Wednesday, October 8, 2014

Breaking out from the Ivory Tower

I think coming up with topics to write about here has been one of my longest-lasting conflicts.

I consider myself a content creator... sometimes. I have always agonized about what to put here-I want to write about things that were relevant and engaging. I wanted to create content that was intelligent and poignant. For awhile I was very adamant about not writing about my thoughts or feelings, lest some future admissions council find it and decide I was not worthy to attend their institution-and actually I'm still working with that today. I also wanted to write about things that were not in any shape or form related to the things that I was learning in school. I think I was trying to prove the point that I was an engaged person who was not just some nerdy bookworm and that I was a person who thought about issues outside the realm of academia.

But as more and more of my time became dedicated as classes became more and more difficult, I had less time to ruminate on things outside of my studies. As a result, the posts here just became less and less frequent and less and less enthused.

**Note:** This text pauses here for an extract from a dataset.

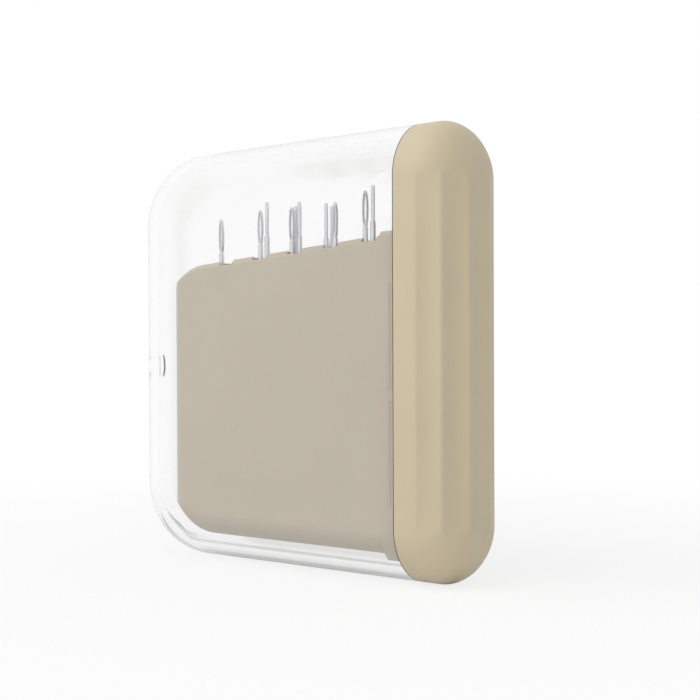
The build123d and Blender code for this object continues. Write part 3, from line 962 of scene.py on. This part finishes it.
def floor_paper(studio):
    """White seamless paper. Away from the object it shows only its own white, so that it meets
    the backdrop without a line, and near the object it carries the shadow. Gloss and clear
    plastic also show two spots of painted shade on it, a painted contact shadow under the rim
    and a painted dark spot out from the lower corner, which draw the line round the sleeve's
    lower edge."""
    material, tree = new_material("seamless_paper")
    rays = add_node(tree, "ShaderNodeLightPath").outputs
    place = add_node(tree, "ShaderNodeTexCoord").outputs["Object"]
    distance = add_node(
        tree, "ShaderNodeVectorMath", {"operation": "LENGTH"}, {0: place}).outputs["Value"]
    white_share = add_node(
        tree, "ShaderNodeMapRange", {"interpolation_type": "SMOOTHSTEP"},
        {"Value": distance, "From Min": studio.shadow_reach, "From Max": studio.plain_reach,
         "To Min": studio.shadow_cover, "To Max": 1.0}).outputs[0]
    share = add_node(
        tree, "ShaderNodeMath", {"operation": "MULTIPLY"},
        {0: seen_share(tree, rays, studio.through_clear), 1: white_share}).outputs[0]

    # Painted shade on the floor, seen only in gloss and through the clear plastic: a long painted
    # contact shadow under the rim, and a darker painted spot out from the closed end's lower
    # corner
    painted_shadow_streak = soft_spot(tree, place, (0, -0.8 * MM), (45 * MM, 1.2 * MM), studio.painted_shadow_streak)
    corner = soft_spot(
        tree, place, (CAD_LOW.x - 5 * MM, 1.5 * MM), (9 * MM, 2 * MM), studio.painted_corner_shade)
    lightness = add_node(
        tree, "ShaderNodeMath", {"operation": "MINIMUM"}, {0: painted_shadow_streak, 1: corner}).outputs[0]
    strength = add_node(
        tree, "ShaderNodeMath", {"operation": "MAXIMUM"},
        {0: lightness, 1: rays["Is Camera Ray"]}).outputs[0]
    shown = add_node(
        tree, "ShaderNodeEmission", None,
        {"Color": (*studio.backdrop, 1), "Strength": strength}).outputs[0]
    white = 0.9          # paper sends back nine tenths of the light
    paper = add_node(
        tree, "ShaderNodeBsdfDiffuse", None, {"Color": (white, white, white, 1)}).outputs[0]
    mixed = add_node(tree, "ShaderNodeMixShader", None, {0: share, 1: paper, 2: shown}).outputs[0]
    add_node(tree, "ShaderNodeOutputMaterial", None, {"Surface": mixed})
    return material


class NEEDLEBOX_OT_stage(bpy.types.Operator):
    """Set up the floor, the light and the camera"""
    bl_idname = "needlebox.stage"
    bl_label = "Stage"

    def execute(self, context):
        studio = context.scene.needle_box.studio
        make_camera(studio)
        make_world(studio)
        half = studio.floor_side / 2
        corners = [(-half, -half, 0), (half, -half, 0), (half, half, 0), (-half, half, 0)]
        mesh = bpy.data.meshes.new("floor")
        mesh.from_pydata(corners, [], [(0, 1, 2, 3)])
        floor = new_piece("floor", mesh)
        floor.data.materials.append(floor_paper(studio))
        make_lamp("key_soft_box", -30, 50, studio.key_power, studio)
        make_lamp("fill_soft_box", 40, 15, studio.fill_power, studio)
        context.scene.view_settings.view_transform = "Standard"
        return {"FINISHED"}


# Sidebar and add-on

def list_settings(layout, group):
    """Show each setting of a property group in the sidebar."""
    for name in group.bl_rna.properties.keys():
        if name not in {"rna_type", "name"}:
            layout.prop(group, name)


class NEEDLEBOX_PT_pieces(bpy.types.Panel):
    """Lists the pieces, the stage and the finishes with their settings"""
    bl_idname = "NEEDLEBOX_PT_pieces"
    bl_label = "Needle Box"
    bl_space_type = "VIEW_3D"
    bl_region_type = "UI"
    bl_category = "Needle Box"

    def draw(self, context):
        for operator, group in PIECES:
            box = self.layout.box()
            box.operator(operator.bl_idname)
            list_settings(box, getattr(context.scene.needle_box, group))
        box = self.layout.box()
        box.label(text="Finishes")
        list_settings(box, context.scene.needle_box.finish)


PIECES = (
    (NEEDLEBOX_OT_stage, "studio"),
    (NEEDLEBOX_OT_sleeve, "sleeve"),
    (NEEDLEBOX_OT_cap, "cap"),
    (NEEDLEBOX_OT_magazine, "magazine"),
    (NEEDLEBOX_OT_needles, "needle"),
)
CLASSES = (
    SleeveSettings, CapSettings, MagazineSettings, NeedleSettings, StudioSettings,
    FinishSettings, NeedleBoxSettings, *(operator for operator, group in PIECES),
    NEEDLEBOX_PT_pieces,
)


def register():
    for cls in CLASSES:
        bpy.utils.register_class(cls)
    bpy.types.Scene.needle_box = bpy.props.PointerProperty(type=NeedleBoxSettings)


def unregister():
    del bpy.types.Scene.needle_box
    for cls in reversed(CLASSES):
        bpy.utils.unregister_class(cls)


def main():
    register()
    for operator, group in PIECES:
        kind, name = operator.bl_idname.split(".")
        getattr(getattr(bpy.ops, kind), name)()


if __name__ == "__main__":
    main()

I only recently have started to understand why I didn't really feel comfortable writing about the things that I am learning in school. There are two main reasons, the first being that I didn't think that what I was learning was relevant. Interesting to me, but would anyone else think so? The second reason, and far more embarrassing one, is that I didn't feel comfortable explaining things that I myself didn't understand. I had hoped that this problem would go away and that magically by the time I was a senior in high school I could read complex scientific journal articles and understand them perfectly. Unfortunately this seems to be a recurring phenomenon that I think will be an ongoing event so long as I am a person that is learning things.

The reason that any of this came to mind is because I am in a class designed specifically for writing about academic subjects but for the general public. Yes, we had to have classes specifically designed for this purpose. And while I obviously think that it is a worthwhile endeavor, I think that speaks volumes about how disconnected we the Wellesley community are from "the Real World", so much so that we need to have classes with the main objective of helping us communicate our passions and interests to the hypothetical layman. Being a senior in college has made me hyperaware of the fact that in one year's time I will have to find a place for myself in this "real world" I keep hearing so much about.

So you can probably see where I'm going with this-I am going to be trying to post the articles I write for class here on the blog and maybe even the other things I've written about before. While I can't pretend I will love every subject I write about, I do think it defeats the purpose of writing for the general public if no one but my classmates and professors read my writing. I'm actually really really nervous about doing this because the serious subjects will never go viral the way that another post I write might. But I guess I have to take the leap that the while the good things may not be the most exciting click-baitable things they are still worthwhile.